[START]

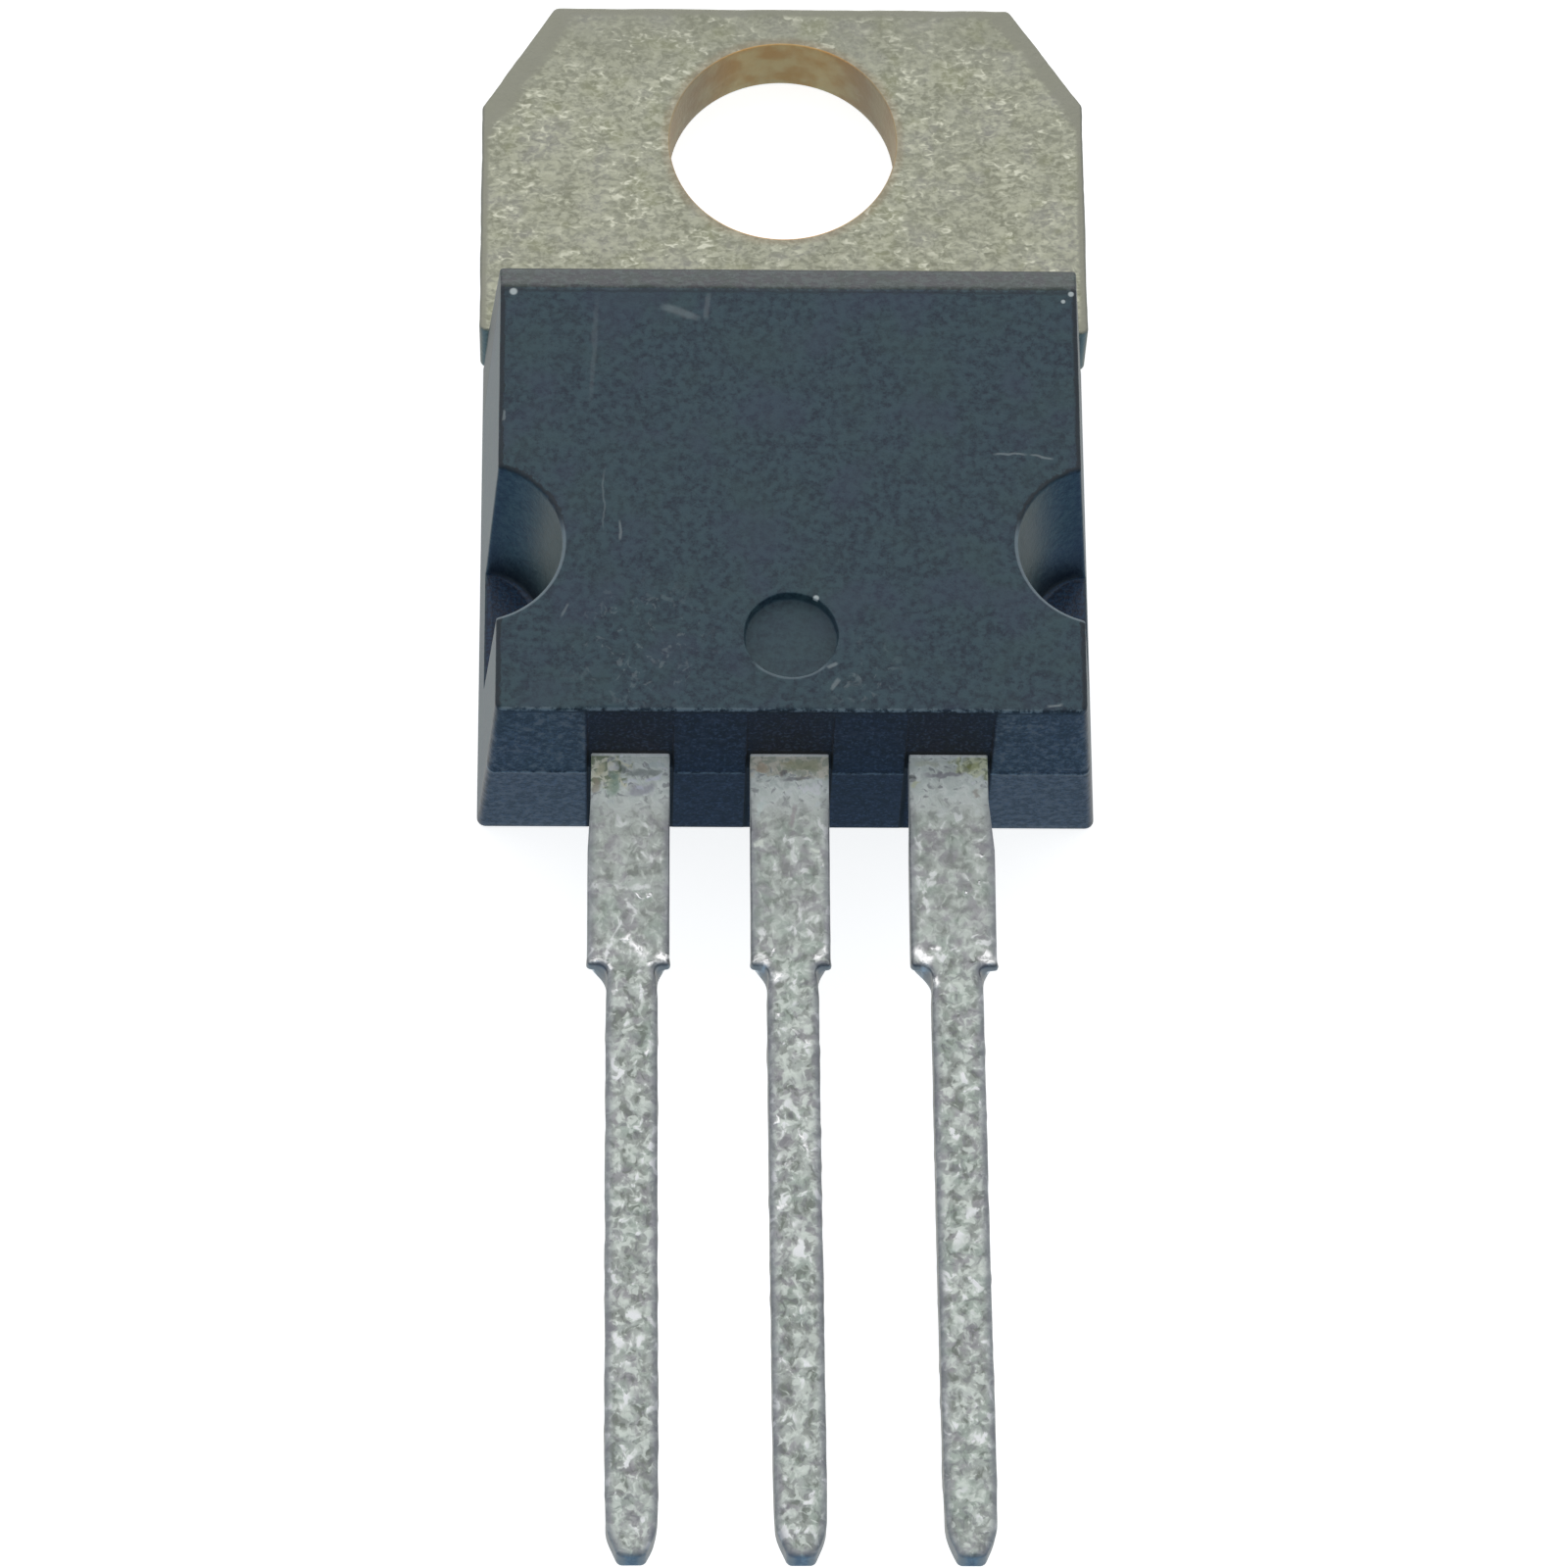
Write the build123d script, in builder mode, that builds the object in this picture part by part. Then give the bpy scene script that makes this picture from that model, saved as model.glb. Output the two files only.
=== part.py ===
"""Power transistor in a flat three-lead package with a metal mounting tab, in millimetres.

The origin is on the axis of the mounting hole, at the back of the tab. X runs across the tab, Y runs from
the leads towards the free end of the tab, and Z rises from the back to the front of the package.
"""

import os
from math import atan2, degrees, radians, tan

from build123d import *

# Mounting tab, the thick end of the stamped collector frame
tab_width = 10.2
tab_thickness = 1.27
hole_diameter = 3.84
hole_to_tab_end = 2.65
corner_cut_across = 1.22
corner_cut_along_left = 2.0
corner_cut_along_right = 1.9
corner_rounding = 0.15

# Heat spreader, the part of the frame inside the body, with a ledge and a groove that lock the moulding
spreader_width = 8.3
spreader_end_gap = 1.15
spreader_corner_radius = 0.7
ledge_step = 0.45
ledge_height = 0.55
groove_width = 0.5
groove_depth = 0.3
groove_from_tab = 1.3

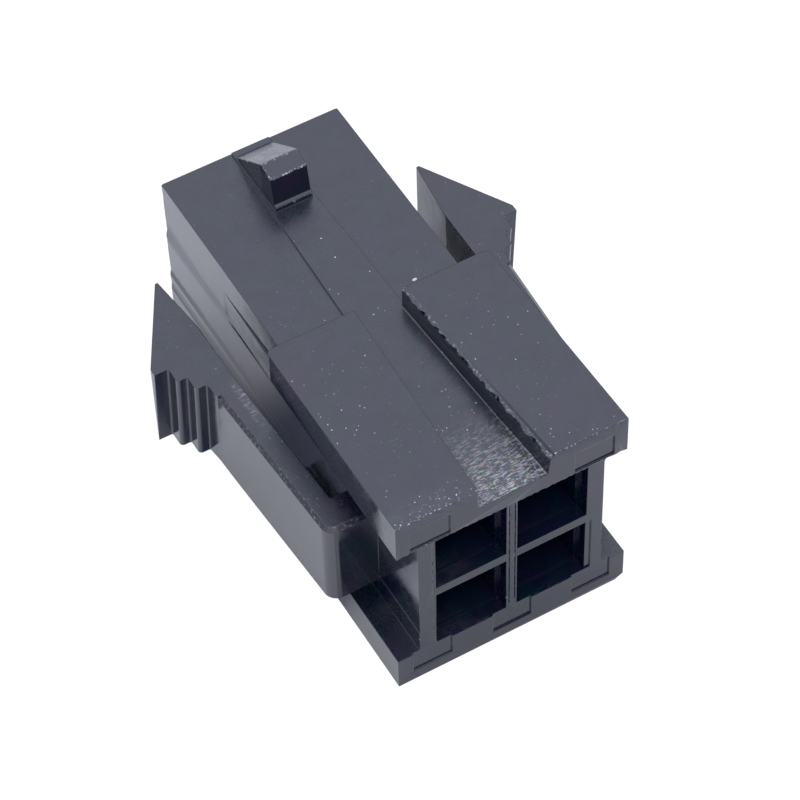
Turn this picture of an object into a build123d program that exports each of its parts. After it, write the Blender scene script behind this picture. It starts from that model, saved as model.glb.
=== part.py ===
from build123d import *
import os

# Panel mount housing of a wire-to-wire power connector: two rows of two circuits,
# moulded in one piece with its latch ramp and its two snap ears. Millimetres.
# The sections below measure Y from the wire end (y = 0) to the mating end. The
# finished solid is moved along Y so that the origin is under the middle of its
# bounding box. X runs across the ears and Z up from the underside.

# Circuits
pitch = 3.00
cavity = 2.60
side_wall = 0.62
floor_thickness = 1.45
roof_thickness = 0.70

# Body and mating socket
overall_length = 17.22
socket_depth = 7.60
socket_side_wall = 0.47
socket_roof = 0.40
socket_lead_in = 0.18
key_bevel = 0.70
end_round = 0.05
end_corner_round = 0.18

# Bands moulded along the body sides: each leans inwards, then steps back out
band_bottoms = (5.11, 3.06, 2.38)
band_ledge = 0.20
band_lean = 0.04
band_step = 0.07

# Rib that rises from the upper band and thickens towards the stop plate
rib_height = 6.17
rib_start_y = 13.00
rib_rise = 0.10

# Wire cavities
mouth_depth = 0.60
mouth_step = 0.12
wire_cavity_depth = 8.40
terminal_hole = 1.70

# Marks of the mould inserts on the wire end
relief_depth = 0.06
relief_side_inner = 2.27
relief_side_outer = 3.73
relief_centre = 0.72
relief_low = 0.50
relief_high = 8.10
relief_lip = 0.08
wall_mark_width = 0.20
wall_mark_depth = 0.11

# Witness step low on the sides of the wire block
witness_height = 2.40
witness_step = 0.03

# Stop plates, whose front faces meet the panel
stop_length = 8.43
top_plate_overhang_rear = 0.80
top_plate_overhang_front = 0.72
top_plate_fall = 0.25
top_plate_corner = 0.22
bottom_plate_overhang = 0.87
bottom_plate_bevel = (0.30, 0.16)
underside_fillet = 0.20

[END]

* **Problem details**
Your task is to extract exactly the lines starting at the line with "Turn this picture" and ending at the line with "band_step = 0.07", including both ends, and no other lines.

* **Result of the task**
Turn this picture of an object into a build123d program that exports each of its parts. After it, write the Blender scene script behind this picture. It starts from that model, saved as model.glb.
=== part.py ===
from build123d import *
import os

# Panel mount housing of a wire-to-wire power connector: two rows of two circuits,
# moulded in one piece with its latch ramp and its two snap ears. Millimetres.
# The sections below measure Y from the wire end (y = 0) to the mating end. The
# finished solid is moved along Y so that the origin is under the middle of its
# bounding box. X runs across the ears and Z up from the underside.

# Circuits
pitch = 3.00
cavity = 2.60
side_wall = 0.62
floor_thickness = 1.45
roof_thickness = 0.70

# Body and mating socket
overall_length = 17.22
socket_depth = 7.60
socket_side_wall = 0.47
socket_roof = 0.40
socket_lead_in = 0.18
key_bevel = 0.70
end_round = 0.05
end_corner_round = 0.18

# Bands moulded along the body sides: each leans inwards, then steps back out
band_bottoms = (5.11, 3.06, 2.38)
band_ledge = 0.20
band_lean = 0.04
band_step = 0.07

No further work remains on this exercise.